Hilarious! There's nothing wrong with teaching them the correct terms; I mean why talk baby talk and then have to teach them all over again? You are a great mom!

M said...

Reason number 8 bazillion quillion why you're my idol and I *heart* your daughter big huge mega lots.

Come move this way. When I hear such things in public I giggle my butt off as mothers look around and everyone else just ignores it.

Evidently we like to yell penis and vagina in this state.

Emma in Canada said...

Would they have prefered she use the c word?

I use the correct words as well. Sadly my son prefers words like balls and nuts. Drives me crazy. But I can see how an 11 year old might get picked on if he siad "Oh, that ball hit me right in the testicles."

My friend uses the word bird for both girl and boy parts. I can't stand it, and have told her she is making her kids look like total eejits.

velocibadgergirl said...

You and your kidfolk just warm my heart, you know it?

Anonymous said...

I love you.

Can I come over to play?

My kid (and I) talk like that too...
And we get stared at a lot.

hard hug.

HeatherAnn Fragglehead said...

That's great, actually, using the correct names for body parts with kids. So often, people grow up with baby names for genitalia, and then, when they're adults, they get squeamish and blush when people say 'penis' or 'vagina'. My mom did the same thing with us that you're doing with the youngsters, and I'm following suit.

If I'd been in the store, I probably would've laughed out loud just because you said you would've totally kicked him in the penis.

Amy W said...

I would so be staring at you and your cool purses....but I am a total starer...

Lisa said...

Oh that is too funny. Wicks. Now when I see candles, I'll think of YOU. heehee.

Honestly? If my son and I would have overheard you say that? We both would have giggled.

SJINCO said...

AMEN for talking to your kids using grown up words!

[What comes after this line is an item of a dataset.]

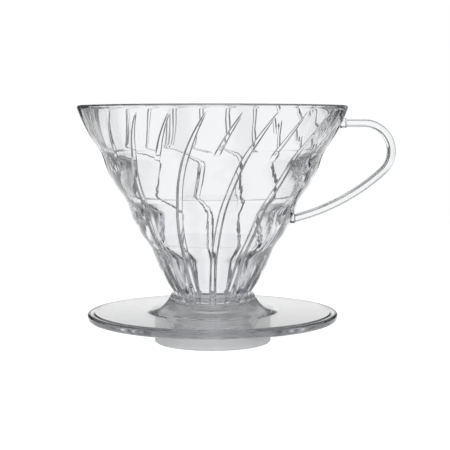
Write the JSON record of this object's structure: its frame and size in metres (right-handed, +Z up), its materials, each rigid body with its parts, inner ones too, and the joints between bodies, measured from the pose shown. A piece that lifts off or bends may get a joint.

I think that is great. I mean a penis is what it is....why not say it!?

Shame on those people in the store staring at you and your precious daughter. Don't they know that's RUDE!

Rachel (Crazy-Is) said...

OMG I just love you!

Sue Ann Jaffarian said...

Absolutely LOVED LOVED LOVED this blog posting. The best part, though, was telling us how cool you think your daughter is.

Gerbil said...

Awesome. Most awesome. Did I mention awesome?? Because it was.

alissa said...

Can I love you any more?

Dawn~a~Bon said...

She could have called it a "tu-tu."

*shudder*

Heathie said...

One of my husband's co-workers uses the phrase "wee willy winkie." Referring to himself. Slang aside, does he really want the guys he works with thinking it's "wee?" As in little? 'Cause now they all do.

Shanilie said...

lol, wow, we really would have been the best roomates in university. That is all we did was say things as they were and the people around us would just stare and shake their heads. My parrents were almost too blunt.

julie said...

That's great! I wish my mom would've taught us more regular words for things. My brother and I were taught to say "ackie" instead of poop. It was quite a surprise to get to kindergarten and hear that I was the only one who said it... somewhat traumatizing, actually.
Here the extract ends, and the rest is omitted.